The integration requirement is:
- Vendor master extended with MSME flag and Udyam number
- Invoice record extended with acceptance date and agreement type
- Payment record linked to bank statement UTR (not just payment voucher date)
- Age analysis report configured to apply 15 or 45-day rules by vendor
What Automated Reconciliation Does That Manual Tracking Cannot
Manual MSME payment trackers typically fail in three ways at scale: acceptance date is taken from invoice date (understating elapsed time), payment date is taken from AP voucher date rather than bank debit date (understating actual payment delay), and year-end provisioning misses invoices where payment occurred after year-end despite being booked before it.
An automated reconciliation layer that connects the accounts payable ledger to bank statement records using UTR matching resolves all three. The bank debit date is unambiguous. For companies already using reconciliation software India for bank statement matching, extending the same matching infrastructure to MSME payment tracking requires only the vendor master MSME flags and acceptance date fields — the UTR matching logic and bank feed processing are already in place.
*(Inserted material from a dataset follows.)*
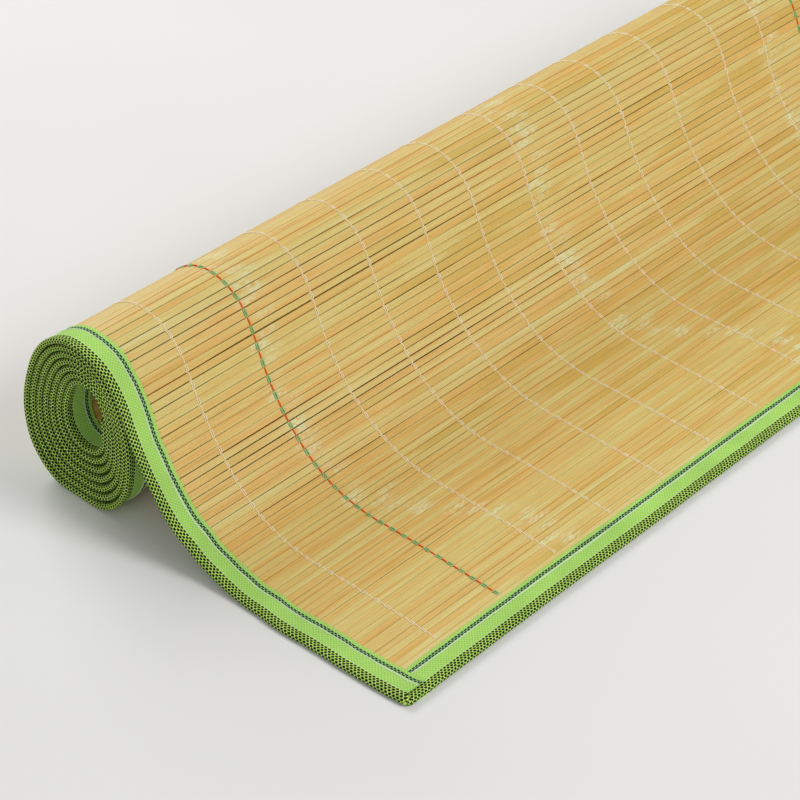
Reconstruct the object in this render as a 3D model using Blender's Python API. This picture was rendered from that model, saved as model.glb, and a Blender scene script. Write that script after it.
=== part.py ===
"""Bamboo slat mat with cloth binding, partly unrolled: a roll at the back, a drape and a flat front.

The slats run along X. The free front edge is towards -Y and the roll is towards +Y. Every layer
follows one section curve in the YZ plane, so the solids are this curve given a thickness.
"""

import math

import bmesh
import bpy
import numpy as np

# Driving dimensions, in metres and degrees
MAT_WIDTH = 0.800
SLAT_THICKNESS = 0.0015
TAPE_WIDTH = 0.0212
TAPE_THICKNESS = 0.0010
PIECE_GAP = 0.0003
TURNS = 6.8
ROLL_CENTRE_HEIGHT = 0.0601
DRIFT_PER_TURN = 0.0012
CORNER_NOTCH = 0.0005
DRIFT_CLEARANCE = 3.0

# Steps of the section curve
ROLL_STEP = 15.0
DRAPE_STEP = 10.0
LONGEST_RUN = 0.025
SHORTEST_RUN = 0.0004

BOUND_THICKNESS = SLAT_THICKNESS + 2 * (PIECE_GAP + TAPE_THICKNESS)
HALF_BOUND = BOUND_THICKNESS / 2
HALF_SLAT = SLAT_THICKNESS / 2
HALF_SLOT = HALF_SLAT + PIECE_GAP
EDGE_INSET = TAPE_THICKNESS + PIECE_GAP

# The roll is a rounded block with a flat foot: radii from its centre to the outside of the outer
# turn and to the hollow, for directions that turn from the back (+Y) up to the top and round.
ROLL_ROWS = (
    # direction, outside, hollow
    (0.0, 0.0488, 0.0130),
    (22.5, 0.0472, 0.0122),
    (45.0, 0.0504, 0.0136),
    (67.5, 0.0560, 0.0166),
    (90.0, 0.0603, 0.0196),
    (112.5, 0.0590, 0.0202),
    (135.0, 0.0546, 0.0182),
    (157.5, 0.0512, 0.0156),
    (180.0, 0.0512, 0.0148),
    (202.5, 0.0540, 0.0162),
    (225.0, 0.0604, 0.0192),
    (247.5, 0.0650, 0.0216),
    (270.0, 0.0632, 0.0224),
    (292.5, 0.0656, 0.0216),
    (315.0, 0.0616, 0.0186),
    (337.5, 0.0542, 0.0150),
)

# The drape from the front edge to the steepest place, and from there over the brow to the crest.
# Each stretch bends evenly from the slope before it to its own.
FRONT_ROWS = (
    # stretch, length, slope at its end
    ("flat", 0.122, 0.0),
    ("toe", 0.025, 13.0),
    ("lower rise", 0.030, 31.5),
    ("rise", 0.031, 46.5),
    ("upper rise", 0.034, 58.5),
    ("steep", 0.021, 66.5),
)
BROW_ROWS = (
    # stretch, length, slope at its end
    ("brow", 0.0125, 62.0),
    ("shoulder", 0.0125, 49.5),
    ("crown", 0.0365, None),
)

# The left edge is drawn in a little towards the front corner.
LEFT_INSET_ROWS = (
    # distance from the front edge, inset
    (0.000, 0.0040),
    (0.020, 0.0032),
    (0.045, 0.0016),
    (0.080, 0.0004),
    (0.110, 0.0000),
)

BAMBOO_COLOUR = (0.72, 0.47, 0.16, 1.0)
TAPE_COLOUR = (0.28, 0.56, 0.08, 1.0)


def clear_scene():
    for obj in list(bpy.data.objects):
        bpy.data.objects.remove(obj, do_unlink=True)


def material(name, colour, roughness):
    mat = bpy.data.materials.new(name)
    mat.use_nodes = True
    shader = mat.node_tree.nodes["Principled BSDF"]
    shader.inputs["Base Color"].default_value = colour
    shader.inputs["Roughness"].default_value = roughness
    shader.inputs["Metallic"].default_value = 0.0
    mat.diffuse_color = colour
    return mat


def radius_at(direction, column):
    """A smooth closed curve through one column of ROLL_ROWS."""
    values = [row[column] for row in ROLL_ROWS]
    step = 360.0 / len(values)
    place = (direction % 360.0) / step
    index = int(place)
    part = place - index
    before, low, high, after = (values[(index + k) % len(values)] for k in (-1, 0, 1, 2))
    rise_low = (high - before) / 2
    rise_high = (after - low) / 2
    return (
        low * (1 + 2 * part) * (1 - part) ** 2
        + rise_low * part * (1 - part) ** 2
        + high * part**2 * (3 - 2 * part)
        + rise_high * part**2 * (part - 1)
    )


def roll_point(swept):
    """The middle of the sheet, swept degrees round the roll from the crest, over the back first."""
    direction = 90.0 - swept
    outside = radius_at(direction, 1)
    hollow = radius_at(direction, 2) + BOUND_THICKNESS
    radius = outside - (outside - hollow) * swept / (360.0 * TURNS) - HALF_BOUND
    angle = math.radians(direction)
    height = ROLL_CENTRE_HEIGHT + radius * math.sin(angle)
    return np.array([radius * math.cos(angle), max(height, HALF_BOUND)])


def roll_line():
    count = round(360.0 * TURNS / ROLL_STEP)
    swept = np.linspace(0.0, 360.0 * TURNS, count + 1)
    return [roll_point(angle) for angle in swept], list(swept)


def stretch_steps(start, rows):
    """Short straight steps (length, slope) of stretches that bend evenly."""
    steps = []
    slope = start
    for _, length, end in rows:
        count = max(math.ceil(length / LONGEST_RUN), math.ceil(abs(end - slope) / DRAPE_STEP))
        for k in range(count):
            steps.append((length / count, slope + (end - slope) * (k + 0.5) / count))
        slope = end
    return steps


def drape_line(crest, crest_slope):
    """From the front edge to the crest. The steepest run is as long as the height needs."""
    front = stretch_steps(0.0, FRONT_ROWS)
    steepest = FRONT_ROWS[-1][2]
    brow_rows = [(name, length, crest_slope if end is None else end) for name, length, end in BROW_ROWS]
    brow = stretch_steps(steepest, brow_rows)
    climbed = sum(length * math.sin(math.radians(slope)) for length, slope in front + brow)
    missing = (crest[1] - HALF_BOUND - climbed) / math.sin(math.radians(steepest))
    steps = front + stretch_steps(steepest, [("straight", missing, steepest)]) + brow
    points = [np.array(crest)]
    for length, slope in reversed(steps):
        angle = math.radians(slope)
        points.append(points[-1] - length * np.array([math.cos(angle), math.sin(angle)]))
    return points[::-1]


def section():
    """Points of the section curve, their distance along the sheet and the sideways drift there."""
    roll, swept = roll_line()
    first = roll_point(1.0) - roll_point(0.0)
    crest_slope = math.degrees(math.atan2(first[1], first[0]))
    drape = drape_line(roll[0], crest_slope)
    points = np.array(drape[:-1] + roll)
    drift = np.array([0.0] * (len(drape) - 1) + swept) / 360.0 * DRIFT_PER_TURN
    along = np.concatenate([[0.0], np.cumsum(np.linalg.norm(np.diff(points, axis=0), axis=1))])
    return along, points, drift


def station(curve, distance):
    """Place and normal of the curve at a distance, with the drift. The normal points to the top face."""
    along, points, drift = curve
    place = np.array([np.interp(distance, along, points[:, k]) for k in (0, 1)])
    low, high = max(distance - SHORTEST_RUN, 0.0), min(distance + SHORTEST_RUN, along[-1])
    ahead = np.array([np.interp(high, along, points[:, k]) for k in (0, 1)])
    behind = np.array([np.interp(low, along, points[:, k]) for k in (0, 1)])
    run = (ahead - behind) / np.linalg.norm(ahead - behind)
    return place, np.array([-run[1], run[0]]), np.interp(distance, along, drift)


def stations(curve, start, end):
    """Stations at the curve's own corners between start and end, and at both ends."""
    along = curve[0]
    inside = [d for d in along if start + SHORTEST_RUN < d < end - SHORTEST_RUN]
    return [start, *inside, end]


def mitre(curve, distance):
    """How much longer the offset is at a corner, so that the sheet keeps its thickness."""
    along, points, _ = curve
    index = int(np.argmin(np.abs(along - distance)))
    if abs(along[index] - distance) > 1e-9 or index in (0, len(along) - 1):
        return 1.0
    before = points[index] - points[index - 1]
    after = points[index + 1] - points[index]
    turn = math.atan2(before[0] * after[1] - before[1] * after[0], before @ after)
    return 1.0 / math.cos(turn / 2)


def edge_place(side, distance):
    """The x of the mat's left (-1) or right (+1) edge, before the drift."""
    inset = np.interp(distance, *zip(*LEFT_INSET_ROWS)) if side < 0 else 0.0
    return side * (MAT_WIDTH / 2 - inset)


def ring(curve, distance, corners):
    """Corners (x, height off the middle) of a section across the sheet, as points in space."""
    place, normal, drift = station(curve, distance)
    stretch = mitre(curve, distance)
    return [(x + drift, *(place + normal * off * stretch)) for x, off in corners]


def solid(name, rings, mat, centre):
    """A closed solid through rings of equal length, with a face over each end."""
    mesh = bpy.data.meshes.new(name)
    shape = bmesh.new()
    rows = [[shape.verts.new((x - centre[0], y - centre[1], z)) for x, y, z in points] for points in rings]
    count = len(rows[0])
    for one, two in zip(rows, rows[1:]):
        for k in range(count):
            after = (k + 1) % count
            shape.faces.new((one[k], one[after], two[after], two[k]))
    shape.faces.new(reversed(rows[0]))
    shape.faces.new(rows[-1])
    shape.normal_update()
    bmesh.ops.triangulate(shape, faces=shape.faces[:])
    if shape.calc_volume(signed=True) < 0:
        bmesh.ops.reverse_faces(shape, faces=shape.faces[:])
    print(f"{name}: {shape.calc_volume() * 1e6:.1f} cubic centimetres, {len(shape.faces)} triangles")
    shape.to_mesh(mesh)
    shape.free()
    mesh.materials.append(mat)
    mesh.shade_smooth()
    mesh.set_sharp_from_angle(angle=math.radians(30))
    obj = bpy.data.objects.new(name, mesh)
    bpy.context.scene.collection.objects.link(obj)
    return obj


def slat_sheet(curve, mat, centre):
    """The slats as one bent sheet, whose edges lie inside the folded tapes."""
    length = curve[0][-1]
    rings = []
    for distance in stations(curve, EDGE_INSET, length - EDGE_INSET):
        left = edge_place(-1, distance) + EDGE_INSET
        right = edge_place(1, distance) - EDGE_INSET
        corners = [(left, -HALF_SLAT), (right, -HALF_SLAT), (right, HALF_SLAT), (left, HALF_SLAT)]
        rings.append(ring(curve, distance, corners))
    return solid("slat_sheet", rings, mat, centre)


def folded_corners(side, distance, slot_depth):
    """The folded tape across the sheet, with its fold on the outside and its slot open inwards."""
    fold = edge_place(side, distance)
    open_side = fold - side * TAPE_WIDTH
    slot_end = open_side + side * slot_depth
    return [
        (fold, -HALF_BOUND),
        (open_side, -HALF_BOUND),
        (open_side, -HALF_SLOT),
        (slot_end, -HALF_SLOT),
        (slot_end, HALF_SLOT),
        (open_side, HALF_SLOT),
        (open_side, HALF_BOUND),
        (fold, HALF_BOUND),
    ]


def side_binding(name, side, curve, mat, centre):
    """Tape folded over the slat ends. At both ends of the mat the tape closes over the corner."""
    length = curve[0][-1]
    slot_depths = [(0.0, CORNER_NOTCH)]
    for distance in stations(curve, TAPE_THICKNESS, length - TAPE_THICKNESS):
        slot_depths.append((distance, TAPE_WIDTH - TAPE_THICKNESS))
    slot_depths.append((length, CORNER_NOTCH))
    rings = [ring(curve, d, folded_corners(side, d, depth)) for d, depth in slot_depths]
    return solid(name, rings, mat, centre)


def end_binding(name, fold, open_end, curve, mat, centre):
    """Tape folded over the first or the last slat, between the side tapes."""
    inward = math.copysign(1.0, open_end - fold)
    slot_end = fold + inward * TAPE_THICKNESS
    outer = stations(curve, min(fold, open_end), max(fold, open_end))
    inner = stations(curve, min(slot_end, open_end), max(slot_end, open_end))
    if inward < 0:
        outer = outer[::-1]
        inner = inner[::-1]

    def line(distances, off):
        return [
            station(curve, d)[0] + station(curve, d)[1] * off * mitre(curve, d) for d in distances
        ]

    outline = (
        line(outer, -HALF_BOUND)
        + line(inner[::-1], -HALF_SLOT)
        + line(inner, HALF_SLOT)
        + line(outer[::-1], HALF_BOUND)
    )
    drift = station(curve, fold)[2]
    clearance = PIECE_GAP + DRIFT_CLEARANCE * abs(drift - station(curve, open_end)[2])
    rings = []
    for side in (-1, 1):
        x = edge_place(side, min(fold, open_end)) - side * (TAPE_WIDTH + clearance) + drift
        rings.append([(x, y, z) for y, z in outline])
    return solid(name, rings, mat, centre)


def main():
    clear_scene()
    bamboo = material("bamboo", BAMBOO_COLOUR, 0.55)
    tape = material("binding_tape", TAPE_COLOUR, 0.85)
    curve = section()
    along, points, drift = curve
    front, back = points[:, 0].min(), points[:, 0].max() + HALF_BOUND
    centre = (drift[-1] / 2, (front + back) / 2)
    length = along[-1]
    slat_sheet(curve, bamboo, centre)
    side_binding("binding_left", -1.0, curve, tape, centre)
    side_binding("binding_right", 1.0, curve, tape, centre)
    end_binding("binding_front", 0.0, TAPE_WIDTH, curve, tape, centre)
    end_binding("binding_inner_end", length, length - TAPE_WIDTH, curve, tape, centre)
    print(f"mat {MAT_WIDTH * 1000:.0f} mm wide, {length * 1000:.0f} mm long, {len(along)} stations")


main()
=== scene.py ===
# %% [markdown]
# # A bamboo slat mat, partly unrolled
#
# The object is a roll-up mat: hundreds of bamboo slats lie side by side, warp threads hold them
# together, and a folded cloth tape binds all four edges. The mat comes off the top of its own
# roll, drapes down and lies flat in front. Every layer follows one curve in the side view, so
# this lesson builds that curve first and then lays slats, threads and tape along it.

# %% Load the solid parts
import math
import random

import bmesh
import bpy
import numpy as np
from mathutils import Matrix, Vector, noise


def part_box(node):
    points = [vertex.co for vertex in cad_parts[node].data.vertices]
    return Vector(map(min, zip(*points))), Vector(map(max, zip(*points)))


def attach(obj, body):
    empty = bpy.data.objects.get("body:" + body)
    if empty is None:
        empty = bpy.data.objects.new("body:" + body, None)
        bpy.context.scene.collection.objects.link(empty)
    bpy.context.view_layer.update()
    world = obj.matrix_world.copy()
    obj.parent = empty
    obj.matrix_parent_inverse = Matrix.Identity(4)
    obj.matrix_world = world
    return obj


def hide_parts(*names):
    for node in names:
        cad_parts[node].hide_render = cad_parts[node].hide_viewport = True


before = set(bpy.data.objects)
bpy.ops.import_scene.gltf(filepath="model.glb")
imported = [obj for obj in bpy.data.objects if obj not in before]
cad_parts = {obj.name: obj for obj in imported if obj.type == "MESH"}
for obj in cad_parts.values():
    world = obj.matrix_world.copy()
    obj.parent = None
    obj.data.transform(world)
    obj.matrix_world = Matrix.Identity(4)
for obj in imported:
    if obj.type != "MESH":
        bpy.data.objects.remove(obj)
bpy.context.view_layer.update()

# %% [markdown]
# ## Sizes
#
# The sizes are those of the solid part, in metres. The roll is a rounded block with a flat foot,
# so its outside and its hollow are tables of radii for directions that turn from the back (+Y)
# up to the top and round. The drape is a row of stretches, and each one bends evenly from the
# slope before it to its own. A table of a few named rows is easier to adjust by eye than a list
# of points.

# %% Sizes of the mat
MAT_WIDTH = 0.800
SLAT_THICKNESS = 0.0015
TAPE_WIDTH = 0.0212
BOUND_THICKNESS = 0.0041
EDGE_INSET = 0.0013
TURNS = 6.8
ROLL_CENTRE_HEIGHT = 0.0601
DRIFT_PER_TURN = 0.0012
HALF_BOUND = BOUND_THICKNESS / 2
HALF_SLAT = SLAT_THICKNESS / 2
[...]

The output a structured system produces — invoice-level compliance status, days outstanding, disallowance calculation, Form MSME-1 data extract — cannot be replicated reliably at volume with spreadsheets. The same logic applies here as with TDS reconciliation software: the reconciliation burden is not the complexity of any single transaction, but the volume of transactions that must all be correct simultaneously.